What qualitative concepts can we express?
But maybe a better model to think about the “qualitativeness” of a data visualization is to reason about the combination of concepts it includes? Here is a partial list of common qualitative concepts that visualizations can express:
Who/what
When
After/before
Where
With whom/what?
How much/many?
If you think about it, the vast majority of visualizations stem from a combination of these factors, where at least one factor is about how much or how many things there are. This is the quantitative part.
Think about the most classic charts. A bar chart integrates information about the who/what with how much or how many. A line chart integrates the when with how much or how many. A choropleth map integrates the where with how much or how many. Etc.
One thing I am wondering if one way to define qualitative visualizations is that they are visualizations that express combinations of concepts that are exclusively qualitative.
For example, a chart that integrates who and where, or who and when, without any associated quantity, is inherently qualitative. I need more time to think about this idea, and I’d like to develop some examples to share in future posts, but this seems a productive direction.
—
What do you think? Does this initial exploration make sense to you? Have you worked with qualitative data visualization before? I’d be happy to hear what you think.
Nice read and also food for thought, thanks Enrico!

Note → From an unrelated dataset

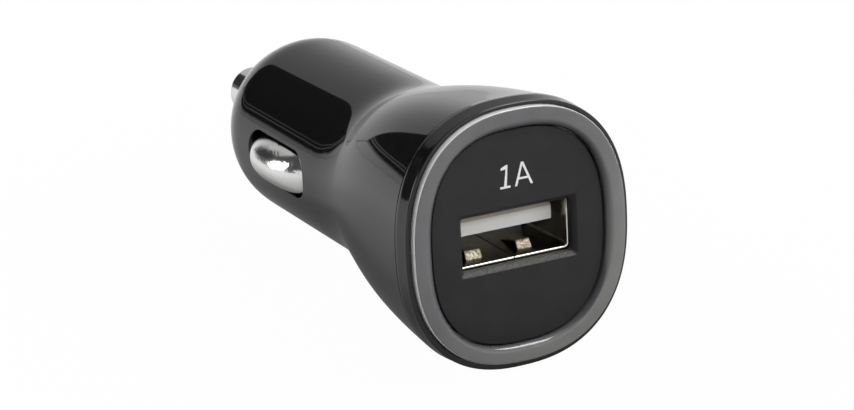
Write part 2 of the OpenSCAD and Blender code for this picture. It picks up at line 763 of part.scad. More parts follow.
// Direction along the strip at station i, in the plane of its side view
function clip_run(i) =
    let (a = clip_line[max(0, i - 1)], b = clip_line[min(len(clip_line) - 1, i + 1)],
        d = [b[0] - a[0], b[1] - a[1]])
    d/norm(d);
function clip_ring(i) =
    let (s = clip_line[i], d = clip_run(i))
    [
        each [for (k = [clip_across:-1:0]) let (v = -cos(180*k/clip_across))
            [leaf_x + s[1]*arch(v, bump_cross_share), s[0], v*s[2]]],
        each [for (k = [0:clip_across]) let (v = -cos(180*k/clip_across))
            [leaf_x + s[1]*arch(v, bump_cross_share) - clip_t*d[0], s[0] + clip_t*d[1],
                v*(s[2] - s[3])]]
    ];

module clip() {
    rings = [for (i = [0:len(clip_line) - 1]) clip_ring(i)];
    m = len(rings[0]);
    n = len(rings);
    polyhedron(
        points = [for (r = rings) each r],
        faces = [
            each [for (i = [0:n - 2]) each band_faces(i, i + 1, m)],
            each [for (k = [0:m/2 - 2]) [k, k + 1, m - 2 - k, m - 1 - k]],
            each [for (k = [0:m/2 - 2]) [for (j = [m - 1 - k, m - 2 - k, k + 1, k]) (n - 1)*m + j]]
        ]);
    translate([leaf_x - roll_r, leaf_root, -leaf_w/2]) cylinder(r = roll_r, h = leaf_w, $fn = 36);
    // Foot of folded sheet that grips the root of the leaf and stands on the board
    translate([0, leaf_root + foot_len/2 - play, 0]) rotate([90, 0, 0]) linear_extrude(foot_len) polygon([
        [leaf_x - foot_w, board_top], [leaf_x + play, board_top],
        [leaf_x + play, -leaf_w/2 + foot_grip], [leaf_x - clip_t - play, -leaf_w/2 + foot_grip],
        [leaf_x - clip_t - play, board_top + clip_t], [leaf_x - foot_w, board_top + clip_t]
    ]);
}
module ground_clip_right() color([0.85, 0.85, 0.84]) clip();
module ground_clip_left() color([0.85, 0.85, 0.84]) mirror([1, 0, 0]) clip();

body_shell();
front_bezel();
light_ring();
face_plate();
usb_shell();
usb_tongue();
usb_contact_1();
usb_contact_2();
usb_contact_3();
usb_contact_4();
circuit_board();
converter_chip();
inductor_core();
inductor_winding();
input_capacitor();
output_capacitor();
rectifier_diode();
ring_leds();
chip_resistors();
chip_capacitors();
pico_fuse();
centre_pin();
pin_spring();
pin_contact();
ground_clip_left();
ground_clip_right();
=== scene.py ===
# %% [markdown]
# # A car charger plug, rebuilt around its solids
# The real object is a glossy black plug for a car's power socket. It has an oval
# head with a smoke-grey light ring and one USB socket, a round barrel with two
# sprung ground clips, and a chromed pin on the nose. Blender gives it the looks:
# smooth skins, finishes and a small photo studio. Every length below is in
# millimetres and is turned into Blender's metres at the last moment.

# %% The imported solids
import math

import bmesh
import bpy
from mathutils import Matrix, Vector


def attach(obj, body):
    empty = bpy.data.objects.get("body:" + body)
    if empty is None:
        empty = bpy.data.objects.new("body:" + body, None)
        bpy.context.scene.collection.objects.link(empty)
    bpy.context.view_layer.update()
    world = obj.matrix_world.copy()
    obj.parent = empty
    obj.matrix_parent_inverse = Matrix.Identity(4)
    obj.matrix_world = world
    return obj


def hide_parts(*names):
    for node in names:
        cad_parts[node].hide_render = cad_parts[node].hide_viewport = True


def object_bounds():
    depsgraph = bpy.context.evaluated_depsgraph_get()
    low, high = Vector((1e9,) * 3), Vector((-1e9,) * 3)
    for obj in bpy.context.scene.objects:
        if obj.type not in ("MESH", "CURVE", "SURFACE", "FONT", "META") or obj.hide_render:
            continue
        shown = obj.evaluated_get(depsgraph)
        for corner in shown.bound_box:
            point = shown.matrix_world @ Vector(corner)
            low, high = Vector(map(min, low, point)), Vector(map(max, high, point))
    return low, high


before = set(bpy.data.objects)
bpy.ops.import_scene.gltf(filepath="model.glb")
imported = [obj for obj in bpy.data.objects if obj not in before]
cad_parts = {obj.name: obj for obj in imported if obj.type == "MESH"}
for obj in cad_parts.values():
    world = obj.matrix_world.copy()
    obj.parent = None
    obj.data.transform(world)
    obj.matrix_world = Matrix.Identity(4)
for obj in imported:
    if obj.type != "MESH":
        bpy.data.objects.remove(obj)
cad_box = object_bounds()
MM = 0.001
print("solids:", len(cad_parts), "box in mm:",
      [[round(v / MM, 2) for v in corner] for corner in cad_box])

# %% [markdown]
# ## Camera
# The photo was taken with a long lens from the front left, a little above. A
# camera could be placed by eye, but then every comparison would be off by a few
# pixels. This one uses the turn, tilt and roll that were worked out from the
# outlines of the rim and the barrel, so that the two pictures lie over each other.

# %% Camera at the photo's angle
TURN, TILT, ROLL = math.radians(26.2836), math.radians(18.0472), math.radians(-2.8657)
LENS_MM = 124.15
AIM = Vector((0, -22, 0))            # middle of the rim
DISTANCE, SHIFT_RIGHT, SHIFT_UP = 300.53, -9.390, 3.169

ahead = Vector((math.sin(TURN) * math.cos(TILT), math.cos(TURN) * math.cos(TILT), -math.sin(TILT)))
level = Vector((math.cos(TURN), -math.sin(TURN), 0))
upright = level.cross(ahead)
across = math.cos(ROLL) * level + math.sin(ROLL) * upright
up = -math.sin(ROLL) * level + math.cos(ROLL) * upright
eye = AIM - ahead * DISTANCE + across * SHIFT_RIGHT + up * SHIFT_UP

camera = bpy.data.objects.new("camera", bpy.data.cameras.new("camera"))
bpy.context.scene.collection.objects.link(camera)
camera.data.lens = LENS_MM
camera.data.sensor_width = 36
camera.data.clip_start = 0.01
camera.matrix_world = Matrix.Translation(eye * MM) @ Matrix((across, up, -ahead)).transposed().to_4x4()
bpy.context.scene.camera = camera
print("camera stands", round(DISTANCE), "mm from the rim")

# %% [markdown]
# ## Writing shaders as sums
# Blender's node editor is fine for trying things, but a long recipe of Math
# nodes is hard to read. Here a socket is wrapped in a small class, so that
# `1 - mask` or `grain * 0.2` adds the Math node by itself. Every other node
# comes from one method, `node`, which first sets the node's own settings and
# then fills its sockets with numbers, colours or links.

# %% Sockets that can be added and multiplied
class Socket:
    """One output of a node. Arithmetic on it adds Math nodes to the same material."""

    def __init__(self, finish, output):
        self.finish = finish
        self.output = output

    def math(self, operation, *terms):
        return self.finish.node("ShaderNodeMath", {"operation": operation}, dict(enumerate(terms)))

    def __add__(self, other):
        return self.math("ADD", self, other)

    __radd__ = __add__

    def __mul__(self, other):
        return self.math("MULTIPLY", self, other)

    __rmul__ = __mul__

    def __sub__(self, other):
        return self.math("SUBTRACT", self, other)

    def __rsub__(self, other):
        return self.math("SUBTRACT", other, self)

    def __gt__(self, other):
        return self.math("GREATER_THAN", self, other)

    def __lt__(self, other):
        return self.math("LESS_THAN", self, other)

    def root(self):
        return self.math("SQRT", self)

    def __abs__(self):
        return self.math("ABSOLUTE", self)

    def at_most(self, other):
        return self.math("MINIMUM", self, other)

    def at_least(self, other):
        return self.math("MAXIMUM", self, other)

    def towards(self, other, share):
        """This value where share is 0, the other one where it is 1."""
        return self + (other - self) * share

    def ramp(self, low, high):
        """0 below low, 1 above high, and smooth in between."""
        return self.finish.node("ShaderNodeMapRange", {"interpolation_type": "SMOOTHSTEP"},
                                {"Value": self, "From Min": low, "From Max": high})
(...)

Lately i stumbled upon https://huyen-nguyen.github.io/maker/index.html#gallery - a so called WordStream "A Lightweight End-to-end Visualization Platform for Qualitative Time-series Data" Great work and paper by Nguyen in my opinion which bridges the gap and ease the process of extracting insights from temporal patterns in text data.
In the qualitative-data-equals-categorical data sense, "visualizations that express combinations of concepts that are exclusively qualitative" possibly corresponds to Michael Friendly's "Visualizing Categorical Data" ?
"Symbols that carry meanings" can also arguably include simple data symbols and simple visual channels, e.g., a (possibly outdated) correspondence between blue/pink data points and male/female groups or blue/red for cold/hot.